Privacy risks to watch even if Outlook is the right choice
Using Outlook does not remove normal job-search risks. Career fairs still expose you to spam, phishing, and low-quality outreach if you are not careful.
Mass follow-up and talent pool clutter
Some employers collect interest broadly and then send large sequences to everyone they met. That is not always malicious, but it can create more inbox noise than expected.
Scam recruiter messages
If someone contacts you with vague role details, pressure tactics, or requests to move immediately to encrypted chat apps, slow down. A familiar-looking email provider does not make the sender legitimate.
Over-sharing after the first reply
Your email address is only the start. Do not send sensitive documents, identity numbers, or payment-related information until you have verified the employer and the hiring process clearly.
Quick checklist: should you use Outlook for career fairs?
- Use Outlook if you want a normal, credible, easy-to-manage contact address.
- Prefer a dedicated account over your oldest personal inbox.
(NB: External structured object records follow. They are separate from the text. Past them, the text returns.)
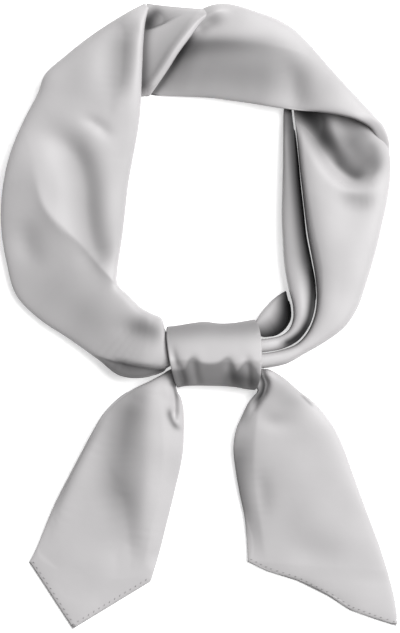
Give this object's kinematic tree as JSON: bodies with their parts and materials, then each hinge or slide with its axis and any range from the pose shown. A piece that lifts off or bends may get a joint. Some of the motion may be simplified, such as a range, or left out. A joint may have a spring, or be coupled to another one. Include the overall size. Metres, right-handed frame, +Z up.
{
  "type": "square scarf",
  "caption": "Square satin neck scarf, folded on the bias and closed into a loop by one wrapped knot, with two hemmed ends, laid flat.",
  "frame": {"origin": "on the surface that the scarf lies on, under the middle of the knot", "axes": "+X across the neck loop, to the right as seen from above, +Y from the ends towards the back of the neck, +Z up from the surface"},
  "size_m": [0.2208, 0.3485, 0.025],
  "materials": {
    "satin": "silver grey satin weave with a soft sheen",
    "rolled_hem": "rolled satin edge with small stitches"
  },
  "bodies": {
    "root": {"left_neck_band": "satin", "twist_panel": "satin", "top_neck_band": "satin", "right_neck_band": "satin", "right_inner_pleat": "satin", "knot_wrap": "satin", "knot_side_fold": "satin", "left_tail": "satin", "right_tail": "satin", "left_tail_hem": "rolled_hem", "right_tail_hem": "rolled_hem"}
  },
  "joints": []
}
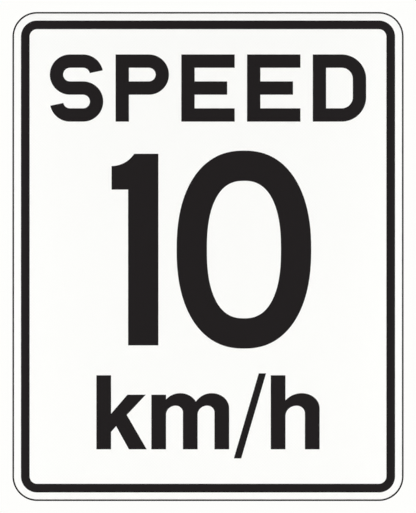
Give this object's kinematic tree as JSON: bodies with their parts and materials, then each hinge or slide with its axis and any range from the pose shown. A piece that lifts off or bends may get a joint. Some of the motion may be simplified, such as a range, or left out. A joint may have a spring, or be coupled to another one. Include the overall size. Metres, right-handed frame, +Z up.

- Avoid using a work-managed Outlook address for job-search activity.
- Use temporary email only for low-stakes signups, not for real recruiter follow-up you care about.
- Keep the inbox professional, monitored, and easy to search after the event.
Bottom line
Yes, Outlook is usually a good choice for career fairs — as long as you are using an account that looks professional, stays under your control, and is easy to monitor after the event. For many people, the best version of that setup is a separate Outlook account dedicated to job search rather than a work inbox, a cluttered personal mailbox, or an expiring temporary address.
Career fairs are noisy by nature. The goal is not just to be reachable; it is to stay reachable without creating a long-term inbox mess or exposing your current employer to your search. A clean Outlook setup does that well, and if you combine it with more selective use of temporary tools like Anonibox for low-priority signups, you get a practical balance of professionalism, privacy, and follow-up reliability.